[PROBLEM] Extract exactly the run of lines starting at the line that holds "button.part.label = name" and ending at the line that holds "obj.matrix_parent_inverse = Matrix.Identity(4)", both included.

====== EXTRACTED RECORDS

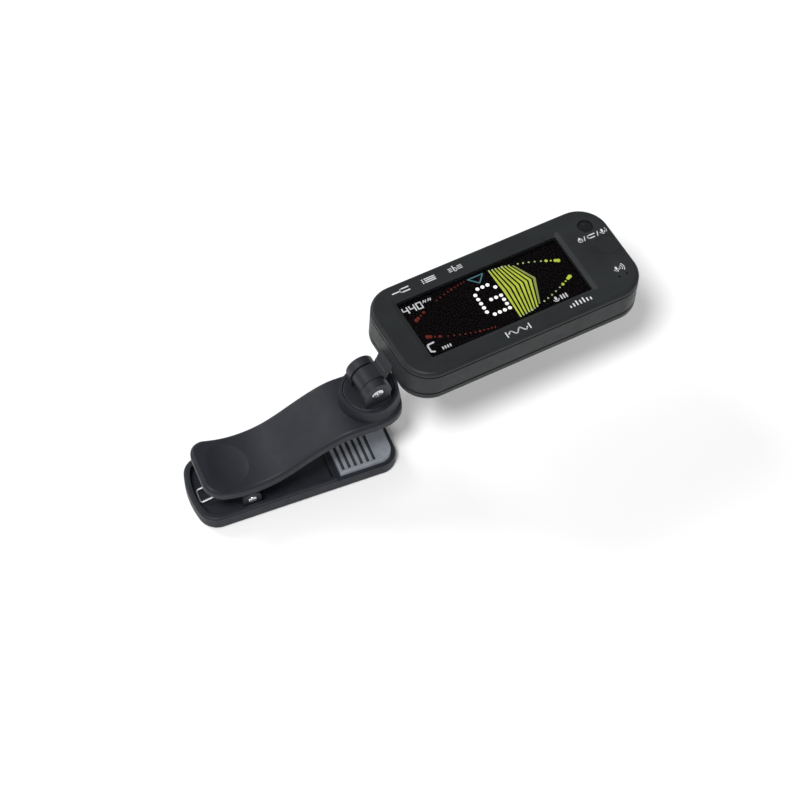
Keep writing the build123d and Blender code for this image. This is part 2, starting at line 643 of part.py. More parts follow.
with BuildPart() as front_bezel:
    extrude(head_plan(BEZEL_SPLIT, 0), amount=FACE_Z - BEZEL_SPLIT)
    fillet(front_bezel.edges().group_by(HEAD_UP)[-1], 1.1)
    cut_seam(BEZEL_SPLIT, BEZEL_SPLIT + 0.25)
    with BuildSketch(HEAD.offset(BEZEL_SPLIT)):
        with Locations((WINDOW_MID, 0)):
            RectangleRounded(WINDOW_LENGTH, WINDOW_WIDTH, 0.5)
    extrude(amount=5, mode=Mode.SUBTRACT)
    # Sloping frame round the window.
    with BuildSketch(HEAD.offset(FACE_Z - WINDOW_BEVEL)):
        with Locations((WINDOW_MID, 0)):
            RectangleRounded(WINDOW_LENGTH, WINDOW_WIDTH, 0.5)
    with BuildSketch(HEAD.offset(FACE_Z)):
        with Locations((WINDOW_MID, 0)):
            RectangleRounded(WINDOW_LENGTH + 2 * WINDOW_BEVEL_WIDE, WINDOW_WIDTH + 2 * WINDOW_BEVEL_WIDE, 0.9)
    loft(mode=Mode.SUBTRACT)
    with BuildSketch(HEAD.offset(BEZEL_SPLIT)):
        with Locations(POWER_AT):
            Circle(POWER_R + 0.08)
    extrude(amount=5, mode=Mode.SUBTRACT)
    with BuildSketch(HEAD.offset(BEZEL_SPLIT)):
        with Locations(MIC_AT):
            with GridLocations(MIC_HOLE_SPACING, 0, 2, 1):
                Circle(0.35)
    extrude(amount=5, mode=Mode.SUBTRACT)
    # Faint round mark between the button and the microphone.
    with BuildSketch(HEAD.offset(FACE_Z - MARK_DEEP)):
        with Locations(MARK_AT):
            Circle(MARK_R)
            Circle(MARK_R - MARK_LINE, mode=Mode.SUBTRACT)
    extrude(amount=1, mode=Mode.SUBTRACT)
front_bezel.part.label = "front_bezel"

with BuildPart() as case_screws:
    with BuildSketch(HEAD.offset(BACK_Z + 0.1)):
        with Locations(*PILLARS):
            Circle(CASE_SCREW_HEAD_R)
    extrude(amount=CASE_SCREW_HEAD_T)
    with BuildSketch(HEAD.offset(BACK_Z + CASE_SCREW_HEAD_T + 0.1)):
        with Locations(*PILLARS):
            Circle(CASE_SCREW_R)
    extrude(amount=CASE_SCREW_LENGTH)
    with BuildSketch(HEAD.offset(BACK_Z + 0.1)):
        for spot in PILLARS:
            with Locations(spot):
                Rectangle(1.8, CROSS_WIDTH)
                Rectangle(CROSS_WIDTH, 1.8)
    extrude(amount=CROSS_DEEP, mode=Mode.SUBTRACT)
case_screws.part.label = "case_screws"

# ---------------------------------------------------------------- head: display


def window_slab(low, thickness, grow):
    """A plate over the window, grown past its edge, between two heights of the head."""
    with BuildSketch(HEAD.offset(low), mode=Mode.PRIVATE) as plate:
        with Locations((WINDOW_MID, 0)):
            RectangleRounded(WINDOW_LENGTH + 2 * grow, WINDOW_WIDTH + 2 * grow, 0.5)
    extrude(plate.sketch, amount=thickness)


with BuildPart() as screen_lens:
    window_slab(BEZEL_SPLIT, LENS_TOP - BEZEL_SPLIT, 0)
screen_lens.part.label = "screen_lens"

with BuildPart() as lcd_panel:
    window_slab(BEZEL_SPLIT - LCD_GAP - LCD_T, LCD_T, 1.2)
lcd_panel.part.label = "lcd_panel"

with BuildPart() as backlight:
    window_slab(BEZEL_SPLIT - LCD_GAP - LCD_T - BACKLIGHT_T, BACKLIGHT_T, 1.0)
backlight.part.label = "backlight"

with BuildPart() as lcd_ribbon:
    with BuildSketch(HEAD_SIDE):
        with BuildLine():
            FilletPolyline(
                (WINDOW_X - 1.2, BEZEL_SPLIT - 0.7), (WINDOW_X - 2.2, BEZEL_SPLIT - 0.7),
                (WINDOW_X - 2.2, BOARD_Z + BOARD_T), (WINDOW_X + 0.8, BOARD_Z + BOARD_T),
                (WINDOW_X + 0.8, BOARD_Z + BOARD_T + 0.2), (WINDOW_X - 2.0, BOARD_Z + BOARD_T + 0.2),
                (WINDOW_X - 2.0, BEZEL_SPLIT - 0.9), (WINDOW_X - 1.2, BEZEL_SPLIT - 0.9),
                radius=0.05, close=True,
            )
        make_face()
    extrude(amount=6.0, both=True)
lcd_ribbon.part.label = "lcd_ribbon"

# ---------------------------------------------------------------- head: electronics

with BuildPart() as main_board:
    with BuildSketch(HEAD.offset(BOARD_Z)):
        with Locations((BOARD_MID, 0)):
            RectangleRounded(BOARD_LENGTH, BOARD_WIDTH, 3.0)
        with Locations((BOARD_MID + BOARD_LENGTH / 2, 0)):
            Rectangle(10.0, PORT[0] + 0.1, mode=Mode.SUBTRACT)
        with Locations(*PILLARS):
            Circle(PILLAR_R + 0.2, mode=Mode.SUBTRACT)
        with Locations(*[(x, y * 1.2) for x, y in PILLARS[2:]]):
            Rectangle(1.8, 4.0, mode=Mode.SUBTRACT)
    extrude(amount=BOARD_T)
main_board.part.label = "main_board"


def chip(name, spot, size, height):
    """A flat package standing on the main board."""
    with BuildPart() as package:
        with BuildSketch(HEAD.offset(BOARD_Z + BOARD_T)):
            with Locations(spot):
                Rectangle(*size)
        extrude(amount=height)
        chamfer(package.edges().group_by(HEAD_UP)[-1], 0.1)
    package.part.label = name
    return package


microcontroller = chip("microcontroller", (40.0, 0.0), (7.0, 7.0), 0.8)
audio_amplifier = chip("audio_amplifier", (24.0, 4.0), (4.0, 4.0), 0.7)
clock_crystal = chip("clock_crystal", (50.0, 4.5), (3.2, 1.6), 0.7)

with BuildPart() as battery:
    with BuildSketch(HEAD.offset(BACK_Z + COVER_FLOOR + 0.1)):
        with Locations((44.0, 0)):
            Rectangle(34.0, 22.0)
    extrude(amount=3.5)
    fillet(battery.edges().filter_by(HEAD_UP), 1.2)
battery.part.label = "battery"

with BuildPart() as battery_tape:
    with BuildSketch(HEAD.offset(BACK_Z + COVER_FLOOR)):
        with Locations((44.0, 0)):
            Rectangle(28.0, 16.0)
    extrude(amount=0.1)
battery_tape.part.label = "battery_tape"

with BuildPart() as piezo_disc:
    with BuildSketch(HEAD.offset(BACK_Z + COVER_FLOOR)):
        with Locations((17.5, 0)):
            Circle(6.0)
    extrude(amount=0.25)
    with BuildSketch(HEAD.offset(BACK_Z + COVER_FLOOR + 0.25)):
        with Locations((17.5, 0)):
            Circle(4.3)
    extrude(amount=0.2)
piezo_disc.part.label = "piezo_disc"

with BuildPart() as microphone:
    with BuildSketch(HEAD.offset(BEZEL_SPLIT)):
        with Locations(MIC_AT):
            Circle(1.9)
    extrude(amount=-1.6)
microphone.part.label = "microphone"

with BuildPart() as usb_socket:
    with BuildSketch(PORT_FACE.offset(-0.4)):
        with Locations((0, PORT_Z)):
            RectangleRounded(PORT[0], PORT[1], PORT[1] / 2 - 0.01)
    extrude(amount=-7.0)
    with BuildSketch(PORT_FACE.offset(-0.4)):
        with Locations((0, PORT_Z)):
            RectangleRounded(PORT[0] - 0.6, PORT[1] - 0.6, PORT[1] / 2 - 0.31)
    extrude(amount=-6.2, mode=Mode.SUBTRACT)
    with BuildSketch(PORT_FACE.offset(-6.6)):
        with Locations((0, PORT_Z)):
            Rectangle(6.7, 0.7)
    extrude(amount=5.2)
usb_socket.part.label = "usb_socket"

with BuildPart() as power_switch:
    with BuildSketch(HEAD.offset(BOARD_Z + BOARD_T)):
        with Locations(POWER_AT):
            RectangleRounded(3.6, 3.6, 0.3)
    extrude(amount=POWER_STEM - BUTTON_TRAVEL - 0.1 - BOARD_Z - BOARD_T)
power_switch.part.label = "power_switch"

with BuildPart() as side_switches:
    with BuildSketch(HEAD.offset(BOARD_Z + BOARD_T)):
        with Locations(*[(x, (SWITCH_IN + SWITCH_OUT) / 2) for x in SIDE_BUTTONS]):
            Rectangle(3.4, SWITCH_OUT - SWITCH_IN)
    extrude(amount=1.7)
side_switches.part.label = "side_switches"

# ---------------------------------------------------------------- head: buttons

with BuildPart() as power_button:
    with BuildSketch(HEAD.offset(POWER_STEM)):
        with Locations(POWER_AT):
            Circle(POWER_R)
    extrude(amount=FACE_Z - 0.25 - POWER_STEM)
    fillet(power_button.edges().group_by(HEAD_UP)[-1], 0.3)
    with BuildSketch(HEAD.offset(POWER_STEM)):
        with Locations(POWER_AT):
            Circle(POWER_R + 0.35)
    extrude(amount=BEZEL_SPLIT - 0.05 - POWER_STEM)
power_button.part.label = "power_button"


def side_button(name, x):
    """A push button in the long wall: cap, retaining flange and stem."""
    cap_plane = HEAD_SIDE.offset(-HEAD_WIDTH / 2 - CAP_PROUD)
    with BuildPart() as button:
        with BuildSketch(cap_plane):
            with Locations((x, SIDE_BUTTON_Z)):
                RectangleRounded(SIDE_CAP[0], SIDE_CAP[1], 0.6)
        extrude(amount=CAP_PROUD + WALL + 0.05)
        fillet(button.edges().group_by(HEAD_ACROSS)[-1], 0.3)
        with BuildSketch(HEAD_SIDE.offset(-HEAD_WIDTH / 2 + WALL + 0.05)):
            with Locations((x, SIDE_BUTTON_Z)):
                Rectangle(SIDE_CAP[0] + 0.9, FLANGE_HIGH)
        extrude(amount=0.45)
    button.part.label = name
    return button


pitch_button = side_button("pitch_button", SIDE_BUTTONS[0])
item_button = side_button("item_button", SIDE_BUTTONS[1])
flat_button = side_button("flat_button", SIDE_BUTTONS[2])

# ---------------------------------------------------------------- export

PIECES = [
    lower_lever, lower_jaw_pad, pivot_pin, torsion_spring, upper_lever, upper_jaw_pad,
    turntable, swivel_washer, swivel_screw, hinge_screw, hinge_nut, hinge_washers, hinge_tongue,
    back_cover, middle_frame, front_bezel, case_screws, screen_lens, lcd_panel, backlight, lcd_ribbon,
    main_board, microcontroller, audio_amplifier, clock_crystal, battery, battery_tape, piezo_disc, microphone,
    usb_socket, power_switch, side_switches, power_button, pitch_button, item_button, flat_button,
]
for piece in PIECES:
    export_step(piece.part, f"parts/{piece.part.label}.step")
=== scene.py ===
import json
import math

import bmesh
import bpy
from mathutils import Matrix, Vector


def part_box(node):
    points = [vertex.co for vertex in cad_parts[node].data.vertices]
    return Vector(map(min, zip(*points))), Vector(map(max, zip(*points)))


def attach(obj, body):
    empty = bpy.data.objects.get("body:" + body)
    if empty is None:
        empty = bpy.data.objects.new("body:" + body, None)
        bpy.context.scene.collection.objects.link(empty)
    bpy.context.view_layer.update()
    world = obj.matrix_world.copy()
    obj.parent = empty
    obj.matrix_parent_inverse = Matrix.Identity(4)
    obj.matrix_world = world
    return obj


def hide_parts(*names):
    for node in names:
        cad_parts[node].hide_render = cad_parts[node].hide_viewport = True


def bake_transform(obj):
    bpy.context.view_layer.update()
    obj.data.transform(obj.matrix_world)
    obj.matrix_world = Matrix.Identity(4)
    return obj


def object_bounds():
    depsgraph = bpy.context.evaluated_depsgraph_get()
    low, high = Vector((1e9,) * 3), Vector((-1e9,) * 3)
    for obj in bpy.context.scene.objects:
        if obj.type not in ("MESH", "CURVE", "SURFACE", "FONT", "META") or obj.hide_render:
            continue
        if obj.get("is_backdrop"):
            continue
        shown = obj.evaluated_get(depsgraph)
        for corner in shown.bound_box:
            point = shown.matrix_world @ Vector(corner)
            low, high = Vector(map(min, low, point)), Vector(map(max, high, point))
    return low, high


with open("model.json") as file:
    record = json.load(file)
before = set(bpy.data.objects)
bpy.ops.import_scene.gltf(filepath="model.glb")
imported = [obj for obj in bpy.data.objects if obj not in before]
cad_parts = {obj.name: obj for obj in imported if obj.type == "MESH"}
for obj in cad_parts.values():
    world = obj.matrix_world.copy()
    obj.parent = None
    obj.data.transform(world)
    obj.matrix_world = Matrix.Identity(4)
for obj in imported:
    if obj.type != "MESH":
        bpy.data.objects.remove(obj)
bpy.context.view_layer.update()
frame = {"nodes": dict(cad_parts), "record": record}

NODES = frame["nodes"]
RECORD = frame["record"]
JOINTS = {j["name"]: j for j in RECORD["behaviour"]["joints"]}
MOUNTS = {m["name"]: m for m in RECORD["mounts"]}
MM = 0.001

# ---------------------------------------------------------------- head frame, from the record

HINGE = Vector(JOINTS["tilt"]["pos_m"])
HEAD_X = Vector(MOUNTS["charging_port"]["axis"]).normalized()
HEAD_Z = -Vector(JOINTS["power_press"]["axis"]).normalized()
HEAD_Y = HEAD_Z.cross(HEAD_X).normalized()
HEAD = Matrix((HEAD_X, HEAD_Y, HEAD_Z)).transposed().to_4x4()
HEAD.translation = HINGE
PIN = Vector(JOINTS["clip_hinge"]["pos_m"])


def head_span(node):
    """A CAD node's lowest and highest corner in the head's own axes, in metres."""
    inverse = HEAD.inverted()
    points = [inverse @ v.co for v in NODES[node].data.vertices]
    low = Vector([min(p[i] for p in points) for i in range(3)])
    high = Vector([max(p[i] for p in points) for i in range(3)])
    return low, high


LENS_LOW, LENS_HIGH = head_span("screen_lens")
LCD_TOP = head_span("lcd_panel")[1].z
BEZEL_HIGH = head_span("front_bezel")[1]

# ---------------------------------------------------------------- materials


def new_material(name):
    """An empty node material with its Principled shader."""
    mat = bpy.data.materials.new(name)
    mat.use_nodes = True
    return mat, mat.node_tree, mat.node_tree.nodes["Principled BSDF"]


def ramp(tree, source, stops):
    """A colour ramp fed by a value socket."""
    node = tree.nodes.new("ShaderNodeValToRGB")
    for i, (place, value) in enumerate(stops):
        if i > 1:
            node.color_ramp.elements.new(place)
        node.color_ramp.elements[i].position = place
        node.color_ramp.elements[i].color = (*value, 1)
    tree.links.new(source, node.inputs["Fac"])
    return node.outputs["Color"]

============
====== EXTRACTED RECORDS

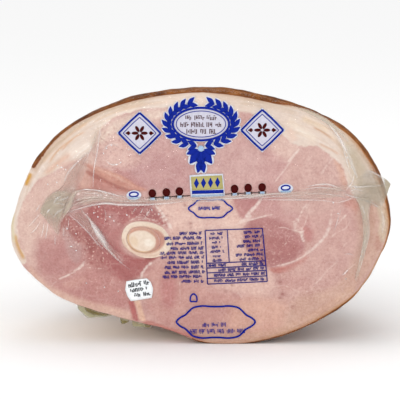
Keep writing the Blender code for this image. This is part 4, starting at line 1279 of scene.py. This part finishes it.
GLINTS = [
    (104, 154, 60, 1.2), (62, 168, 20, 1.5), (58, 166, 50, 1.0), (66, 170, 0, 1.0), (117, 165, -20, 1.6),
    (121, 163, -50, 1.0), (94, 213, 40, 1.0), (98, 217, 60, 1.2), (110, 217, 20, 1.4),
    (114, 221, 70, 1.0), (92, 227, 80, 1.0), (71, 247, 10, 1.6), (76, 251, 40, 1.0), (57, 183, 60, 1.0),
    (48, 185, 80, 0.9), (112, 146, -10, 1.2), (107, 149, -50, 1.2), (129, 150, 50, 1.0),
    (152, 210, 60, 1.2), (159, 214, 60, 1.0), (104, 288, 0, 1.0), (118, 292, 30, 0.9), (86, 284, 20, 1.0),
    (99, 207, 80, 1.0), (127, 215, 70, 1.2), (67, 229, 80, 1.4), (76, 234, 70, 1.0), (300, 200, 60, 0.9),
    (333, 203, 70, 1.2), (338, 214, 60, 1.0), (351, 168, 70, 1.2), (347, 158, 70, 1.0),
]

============

[FINISHED EXERCISE]
    button.part.label = name
    return button


pitch_button = side_button("pitch_button", SIDE_BUTTONS[0])
item_button = side_button("item_button", SIDE_BUTTONS[1])
flat_button = side_button("flat_button", SIDE_BUTTONS[2])

# ---------------------------------------------------------------- export

PIECES = [
    lower_lever, lower_jaw_pad, pivot_pin, torsion_spring, upper_lever, upper_jaw_pad,
    turntable, swivel_washer, swivel_screw, hinge_screw, hinge_nut, hinge_washers, hinge_tongue,
    back_cover, middle_frame, front_bezel, case_screws, screen_lens, lcd_panel, backlight, lcd_ribbon,
    main_board, microcontroller, audio_amplifier, clock_crystal, battery, battery_tape, piezo_disc, microphone,
    usb_socket, power_switch, side_switches, power_button, pitch_button, item_button, flat_button,
]
for piece in PIECES:
    export_step(piece.part, f"parts/{piece.part.label}.step")
=== scene.py ===
import json
import math

import bmesh
import bpy
from mathutils import Matrix, Vector


def part_box(node):
    points = [vertex.co for vertex in cad_parts[node].data.vertices]
    return Vector(map(min, zip(*points))), Vector(map(max, zip(*points)))


def attach(obj, body):
    empty = bpy.data.objects.get("body:" + body)
    if empty is None:
        empty = bpy.data.objects.new("body:" + body, None)
        bpy.context.scene.collection.objects.link(empty)
    bpy.context.view_layer.update()
    world = obj.matrix_world.copy()
    obj.parent = empty
    obj.matrix_parent_inverse = Matrix.Identity(4)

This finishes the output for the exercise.